• What to produce:
Go from the first line to the line with "on its base." and return those lines verbatim, ends included.

• Supplied data:
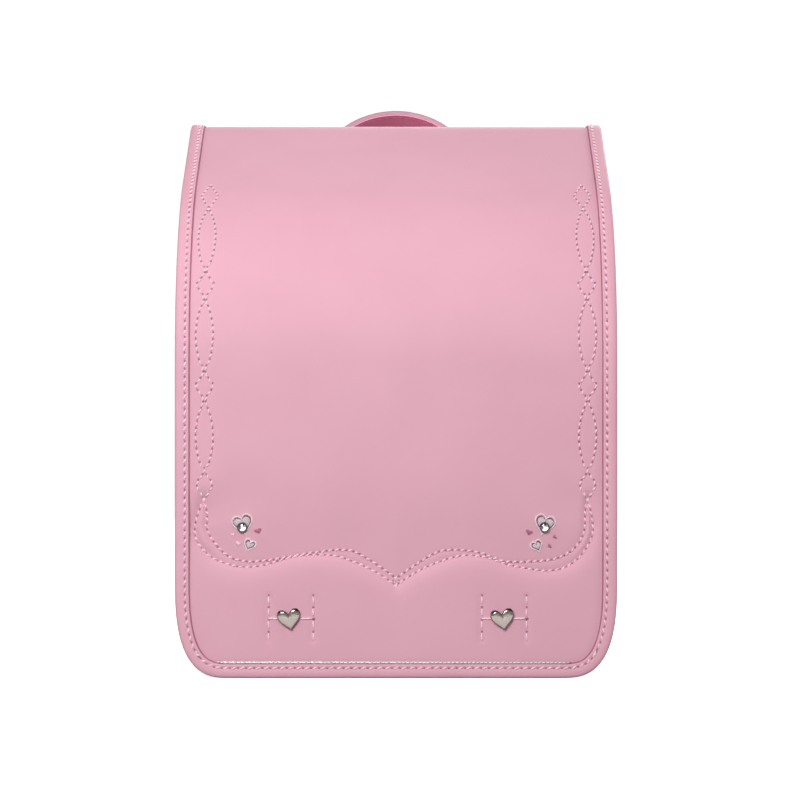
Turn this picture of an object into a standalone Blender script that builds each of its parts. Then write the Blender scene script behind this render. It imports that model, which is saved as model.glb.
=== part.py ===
"""School ransel with a full-length flap, standing closed on its base.

Metres, +Z up. -Y is the front that the flap covers, +Y the wearer's side.
The flap is a flat pattern, measured across (x) and along its length (s) from
the front hem, and is wrapped onto a side profile made of lines and arcs.
"""

import math

import bmesh
import bpy
from mathutils import Vector

MM = 0.001

# Fits
GAP = 0.3 * MM  # clearance between pieces that touch
ARC_STEP = math.radians(10)  # facet angle of round stretches

# Flap
FLAP_WIDTH = 270 * MM  # over the binding
FLAP_HEIGHT = 350 * MM  # floor to the top of the crown
FLAP_WALL = 3 * MM
FLAP_HEM_CLEARANCE = 0.2 * MM  # floor to the bound hem
FLAP_CORNER_WIDTH = 33.5 * MM  # the lower corners bend in over this width, over the binding
FLAP_CORNER_HEIGHT = 61 * MM
FLAP_CORNER_POWER = 2.8  # of their oval, 2 would be an ellipse
FLAP_CORNER_STEPS = 10
FLAP_SLOPE = math.radians(29)  # of the top, rising towards the back
SHOULDER_RADIUS = 130 * MM  # between the front and the sloping top
CROWN_RADIUS = 31.5 * MM  # between the sloping top and the back
FLAP_TAIL_DROP = 54 * MM  # crown top to the sewn end on the back
FLAP_TAIL_WIDTH = 238 * MM
BINDING_WALL = 1 * MM
BINDING_LAP = 7.2 * MM  # over the flap's face
BINDING_INNER_LAP = 5 * MM
PIPING_WIDTH = 1.4 * MM
PIPING_HEIGHT = 0.9 * MM
PIPING_LENGTH = 204 * MM

# Hard box of the main compartment
BOX_WIDTH = 240 * MM  # over the gusset's side walls
BOX_DEPTH = 118 * MM
BOX_CORNER_RADIUS = 29 * MM
GUSSET_WALL = 2.5 * MM
HEM = 9 * MM  # flange that stands out round the gusset
BACK_BOARD_WALL = 3 * MM
BACK_BOARD_TOP = 318 * MM
BACK_BOARD_TOP_RADIUS = 10 * MM
GUSSET_REAR_TOP = 313 * MM
FRONT_BOARD_WALL = 2.5 * MM
FRONT_BOARD_TOP = 288 * MM
HEM_BINDING_LAP = 7.5 * MM

# Second compartment and slip pocket
SMALL_WIDTH = 224 * MM
SMALL_DEPTH = 26 * MM
SMALL_WALL = 2 * MM
SMALL_REAR_TOP = 246 * MM
SMALL_FRONT_TOP = 236 * MM
SMALL_BOTTOM = 12 * MM
SMALL_CORNER_RADIUS = 24 * MM
SMALL_BOARD_EDGE = 1.5 * MM  # board beyond the gusset
POCKET_WIDTH = 208 * MM
POCKET_DEPTH = 18 * MM
POCKET_WALL = 1.8 * MM
POCKET_TOP = 150 * MM
POCKET_BOTTOM = 15 * MM
POCKET_CORNER_RADIUS = 20 * MM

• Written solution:
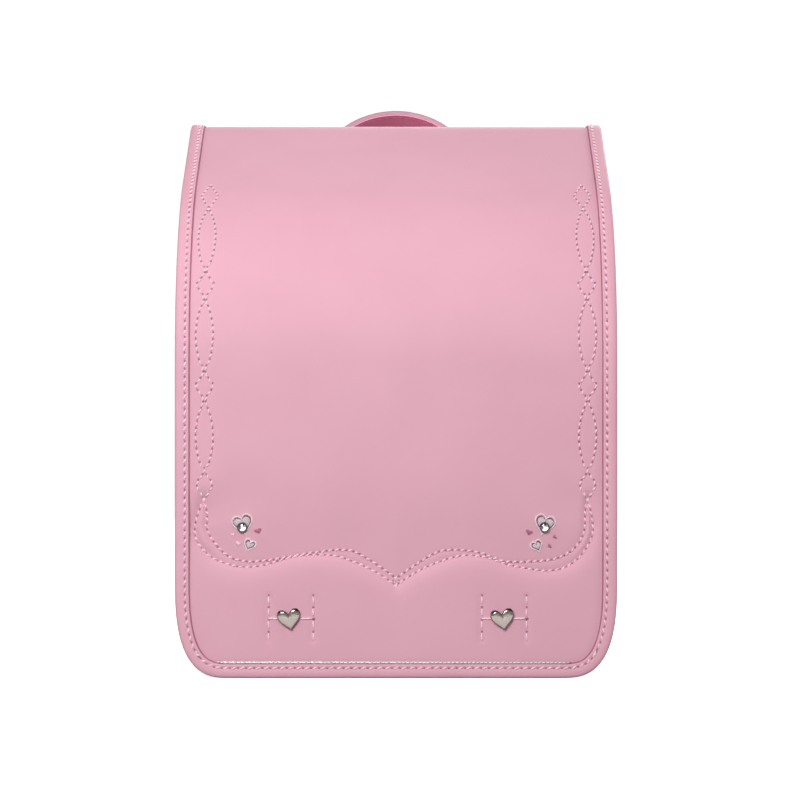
Turn this picture of an object into a standalone Blender script that builds each of its parts. Then write the Blender scene script behind this render. It imports that model, which is saved as model.glb.
=== part.py ===
"""School ransel with a full-length flap, standing closed on its base.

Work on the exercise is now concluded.